Linux and open source development is not a zero sum game. This was the explicit message from Ubuntu Technical Architect Allison Randal’s keynote speech at LinuxCon, but the sentiment had been articulated in a number of ways all week long from everyone here. The processes by which a company makes great open source software improve the world for everyone.
“Free software is a fundamentally superior model for developing software,” Randal repeated several times. In addition to the classic Linus’ Law (“given enough eyeballs, all bugs are shallow”), Randal put forward the claim that human beings long to be part of something greater than themselves, and free software development satisfies that in spades.
According to Randal, the future of technological innovation is not stealing limited resources away from one another, but creating new resources — and new opportunities to create new resources — together in a rich ecosystem. The term “ecosystem” came up several times in my chat with Dr. Irving Wladawsky-Berger, Chairman Emeritus of IBM Academy of Technology and Dan Frye, Vice President of IBM Open Systems Development. Frye made it clear that IBM’s efforts with Linux are to be a “solutions company” as opposed to a product company. IBM doesn’t make their own Linux distribution, but they work hard to contribute to the kernel and other key open projects that bring value to IBM’s customers.
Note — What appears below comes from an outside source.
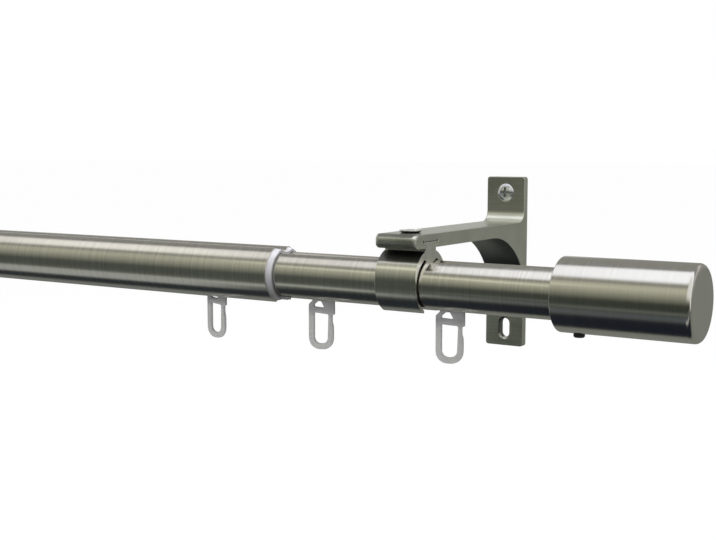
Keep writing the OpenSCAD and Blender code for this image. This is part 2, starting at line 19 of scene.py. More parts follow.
import bmesh
import bpy
import numpy as np
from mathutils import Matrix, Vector

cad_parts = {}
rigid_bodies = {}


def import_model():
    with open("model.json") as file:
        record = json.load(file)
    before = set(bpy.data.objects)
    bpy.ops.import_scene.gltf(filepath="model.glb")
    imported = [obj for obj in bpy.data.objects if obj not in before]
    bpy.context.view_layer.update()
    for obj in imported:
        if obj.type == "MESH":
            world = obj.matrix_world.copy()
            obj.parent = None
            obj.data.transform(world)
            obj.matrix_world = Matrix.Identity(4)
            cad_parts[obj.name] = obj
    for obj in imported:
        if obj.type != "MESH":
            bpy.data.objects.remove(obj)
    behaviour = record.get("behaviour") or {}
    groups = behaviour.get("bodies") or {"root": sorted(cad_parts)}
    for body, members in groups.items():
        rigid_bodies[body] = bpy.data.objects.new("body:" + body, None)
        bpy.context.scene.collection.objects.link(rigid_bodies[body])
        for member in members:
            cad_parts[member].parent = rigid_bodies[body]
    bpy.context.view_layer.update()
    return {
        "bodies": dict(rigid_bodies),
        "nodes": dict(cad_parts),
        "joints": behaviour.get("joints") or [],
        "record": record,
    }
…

It’s all about collaboration, and working together with other open source participants. Sometimes this means collaborating with direct competitors, but IBM “gets it” that this collaboration on open source creates new resources for everyone, and they’re not in a cut throat competition for a finite number of customer dollars. Certainly they compete strenuously in a variety of markets, and sometimes they compete strenuously against the companies with whom they’re simultaneously collaborating on open source. But it’s not a zero sum game.
Wladawsky-Berger continued the “solutions company” explanation by pointing out that a skyscraper is never built by a single company. Legions of small companies with specific expertise work together under the guidance of a project manager to coordinate and execute their specific tasks in the right order. This is ultimately how IBM envisions themselves, as a leader in the open source ecosystem working to enable new workloads for their customers.
There are many ways to thrive within the open source ecosystem. Whether its an unwavering dedication to kernel excellence (a la Linus Torvalds and Greg Kroah-Hartman) or a dedication to producing viable, usable tools for everyone to use to avoid reinventing the wheel. The Yocto project is working on this for the embedded space, just as SUSE, under the fresh leadership of Attachmate, is making available their Open Build Service to help people roll packages for multiple distributions. SUSE is also sharing their SUSE Studio to allow ISVs and companies to develop and maintain their own Linux build for use in appliances and “golden master” images. You don’t have to be a SUSE customer to use these tools.
But all of this collaboration doesn’t always happen naturally. Companies are still beholden to shareholders and their bottom line, after all. So sometimes it takes a neutral third party to get the interested parties together, provide neutral ground for discussion and shepherd the communications channels. That’s where the Linux Foundation comes into play. They provide much of the framework and stewardship of the communication between competitors that result in unparalleled technical advancement across so many industries.
“Free software is a fundamentally superior model for developing software,” said Allison Randal. Eucalyptus Systems’ Marten Mickos took it one step farther: “Any company with an IT strategy needs an open source strategy.” It’s important to recognize –and embrace! — the larger ecosystem of Linux and open source software, and to find a way to collaborate within it to increase the number of available resources for which to compete.